Unless you weren’t in the country this weekend it would have been impossible to have missed that Glastonbury Festival was on. I remember going to Glastonbury with a huge heavy rucksack on my back carrying a tent and hoping that I wouldn’t get too wet. Half an hour later I was still walking and knee deep in mud! However it would appear that visitors this year had another option – not staying in the local b and b’s no GLAMPING! Prebooked bell tents set up for you in a nice dry field with double beds and lots of room and luxury toilets and showers!
I’m a bit unsure about glamping – it feels slightly treacherous. I have fond memories of camping in a field with a tent, single hob burner and a little tent posted well away. The simplicity to me was the main benefit. You could pack up and go and as long as you remembered the cooker and ground sheet you were fairly safe. Evenings were spent playing football or cards till the light dimmed then bed and early rising.
I was first introduced to a form of glamping when we stayed in a field one day and the couple on the other side of the field had a tv!!! They set out their deck chairs and tuned in to eastenders with a cup of tea and torch. Then more recently I discovered Featherdown Farms. I’m not alien to tents having separate spaces – we had a shower curtains separating our sections but Featherdown have main bedrooms, kitchens (with coffee grinders) dining rooms, lounge area and in some hot tubs all be it of the camping sort of variety – you have to turn the grinder yourself (no electricity)

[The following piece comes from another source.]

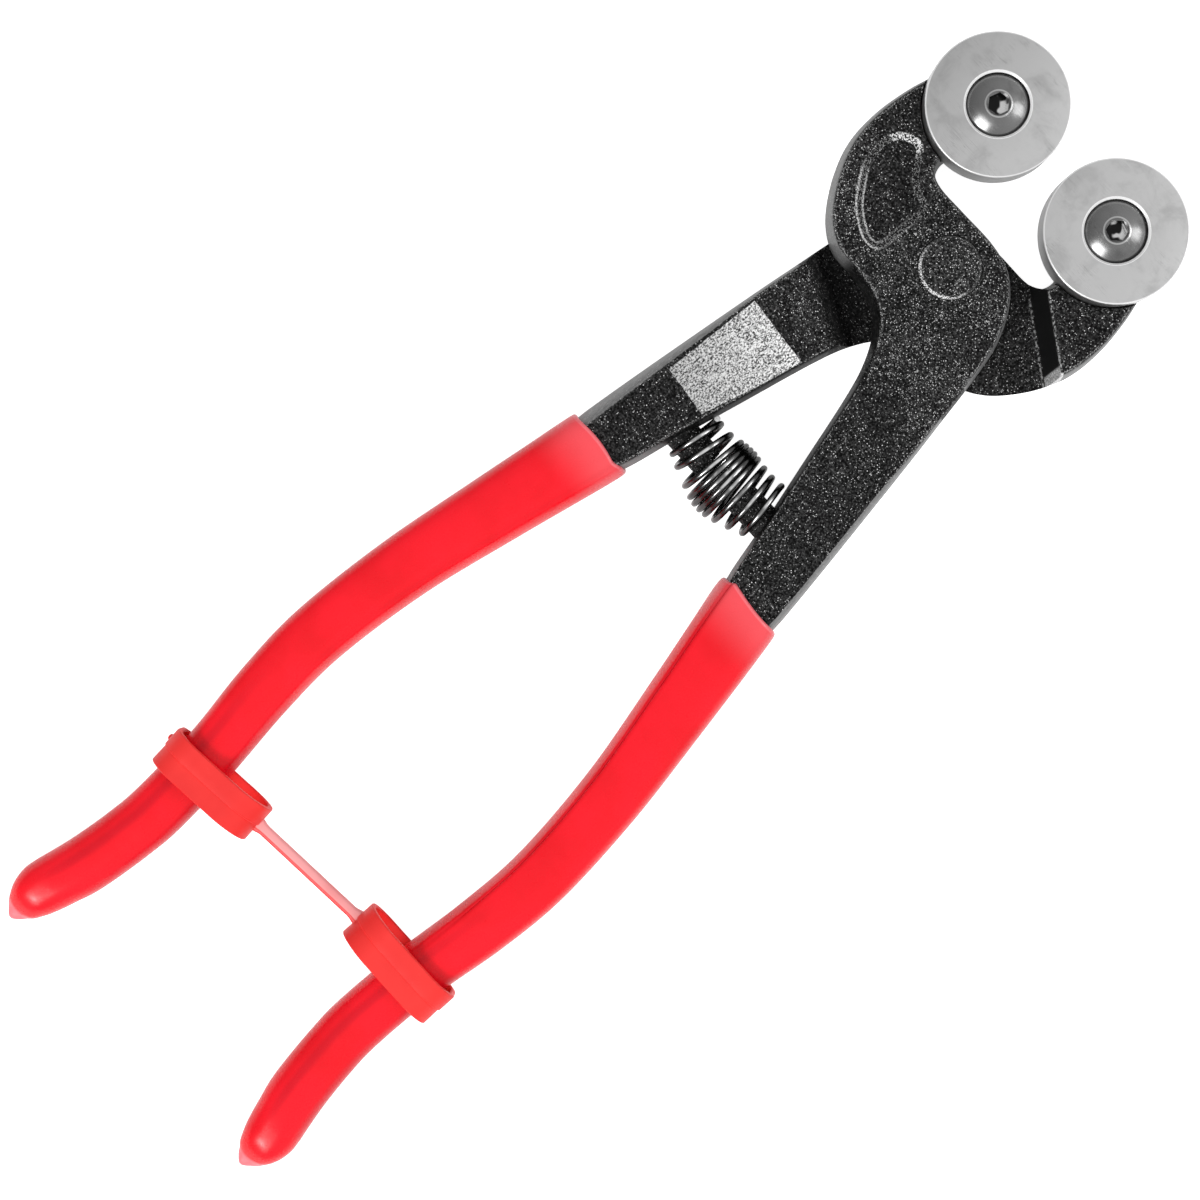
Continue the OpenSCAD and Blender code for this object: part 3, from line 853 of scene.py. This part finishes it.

While the first to introduce this rather upmarket form of camping they are by no means the only lot around. China plates and cups, luxury bedding, rugs & laptop chargers! Yurt holidays, bell tents, ecopods, tipi’s even gypsy caravans – the list is endless. But does it class as camping and does it compare? Yes you do wake up after a luxurious sleep (no air beds to pump or punctures to mend at 3am) under duck duvets and you have the choice of cooked breakfasts while listening to birdsong and white fluffy towels to dry off after a hot shower...but!
For a start you do pay for this luxury. With starter tents from Tesco’s at £10 the average cost of four days glamping being £650 out of season. You also can’t just pitch up where you feel like and you’re bound to have neighbours. So personally I think I might give the tent with the fitted wardrobes and the cocktail partys in the evening a miss and stick to my four person pop up tent where if I don’t feel like making polite conversation with the neighbours or feel like wearing make up and high heels I won’t be laughed at!
I do reserve the right however to change my mind as my bones get older!